这个仓库将Whisper的ASR能力与语音活动检测（VAD）和说话人嵌入相结合，以识别Whisper生成的转录中每个句子的说话人。首先，从音频中提取人声以提高说话人嵌入的准确性，然后使用Whisper生成转录，然后使用WhisperX校正和对齐时间戳，以帮助最小化由于时间偏移导致的分类错误。然后将音频传入MarbleNet进行VAD和分段以排除静音，然后使用TitaNet提取说话人嵌入以识别每个分段的说话人，然后将结果与WhisperX生成的时间戳关联，以根据时间戳检测每个单词的说话人，然后使用标点模型重新对齐以补偿微小的时间偏移。

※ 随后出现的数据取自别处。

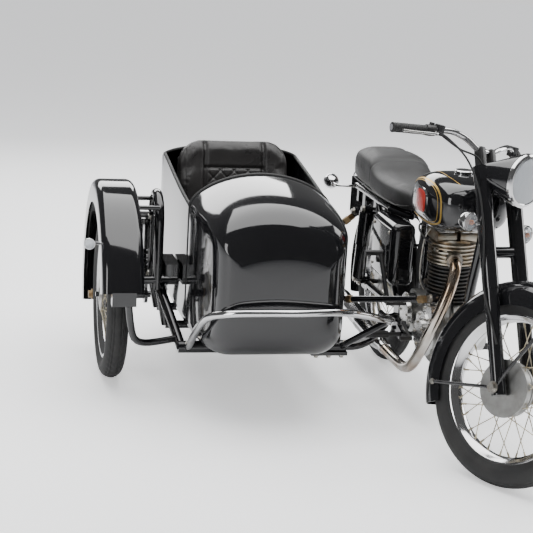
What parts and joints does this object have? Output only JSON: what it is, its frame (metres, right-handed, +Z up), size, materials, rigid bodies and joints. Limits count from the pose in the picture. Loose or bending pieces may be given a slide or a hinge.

WhisperX和NeMo参数已编码到diarize.py和helpers.py中，我稍后会添加CLI参数来更改它们

安装

需要预先安装FFMPEG和Cython作为先决条件

pip install cython

或

sudo apt update && sudo apt install cython3

# 在Ubuntu或Debian上
sudo apt update && sudo apt install ffmpeg

# 在Arch Linux上
sudo pacman -S ffmpeg

# 在MacOS上使用Homebrew (https://brew.sh/)
brew install ffmpeg

# 在Windows上使用Chocolatey (https://chocolatey.org/)
choco install ffmpeg

# 在Windows上使用Scoop (https://scoop.sh/)
scoop install ffmpeg

# 在Windows上使用WinGet (https://github.com/microsoft/winget-cli)
winget install ffmpeg